Let’s Talk about Sex! In Bridgerton Season 2

* SPOILERS *

It’s no secret that a large amount of Bridgerton’s success was because it featured not only sex scenes but female-centered sex scenes that highlighted a woman’s experience and female gaze. There’s a reason romance novels are popular; they provide a strong story, compelling characters, a happy ending, and sweeping romance with what usually ranges from adorably sweet to downright delicious and even to explicit sex scenes.

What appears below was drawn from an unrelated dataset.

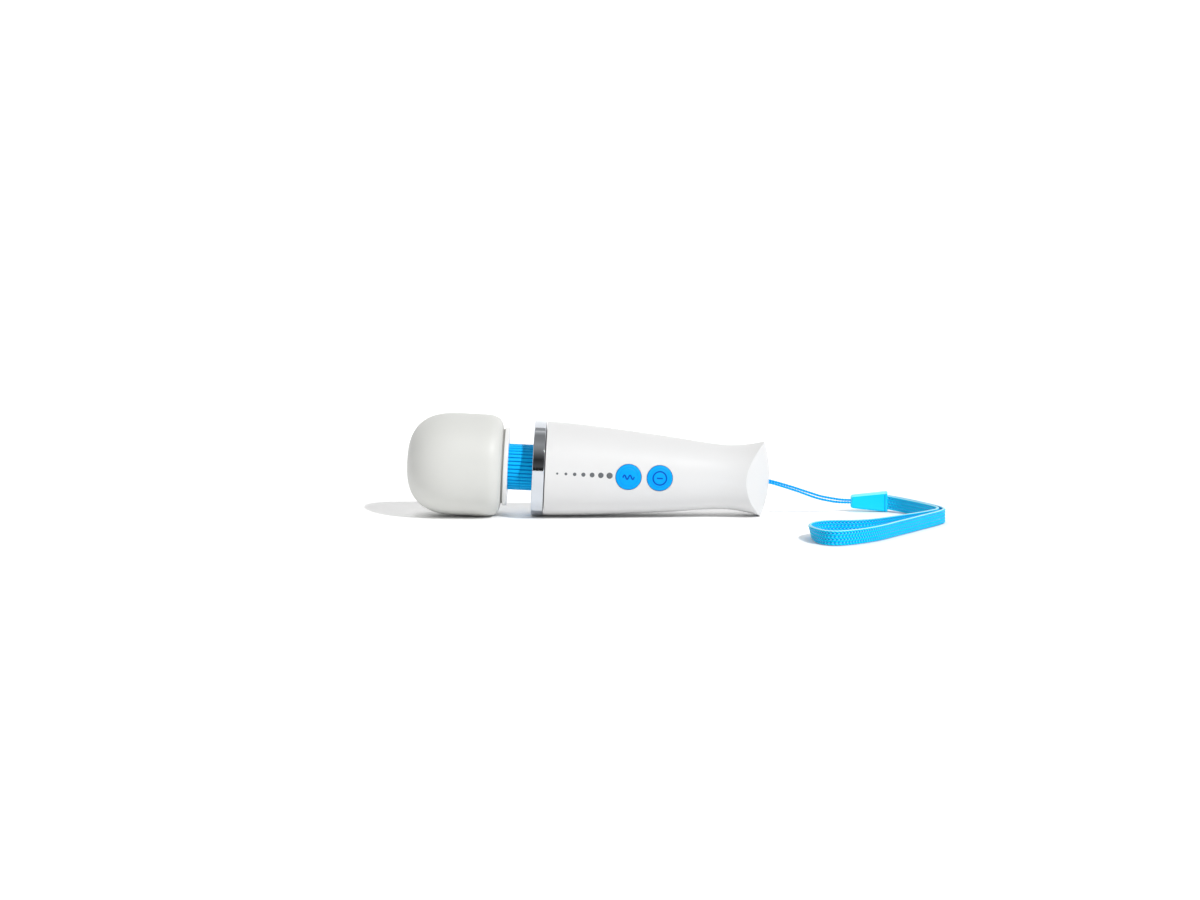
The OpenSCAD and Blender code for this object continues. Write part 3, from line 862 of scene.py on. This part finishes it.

And it’s all provided without having to slog through fantasy plots (if that’s not your thing), like in Game of Thrones, or female exploitation, like in Game of Thrones, or copious rape, like in Game of Thrones…Ok, I seem like I'm ragging on GoT, and I kind of am, though I love it. But Bridgerton provides an entirely different sort of sex than most any other show; guiltless, fun sex that celebrates one of the most profound ways human beings connect.

Nowhere is this more powerful and more pure than in Bridgerton Season 2. But not only does it provide the intense and joyous experience of sex, but it underlines it with the complicated, nuanced, and often maddening personal and societal pressures that can corrupt an experience that can and should be so beautiful. It is contrasted sharply with the first season in it’s approach to sex and sensuality, and for some viewers, that can be jarring or even frustrating.

But I contend that this season was in fact way sexier than the first, and that, while the first season broke down barriers concerning female pleasure and the female gaze, Season 2 brought something much deeper and more sensual.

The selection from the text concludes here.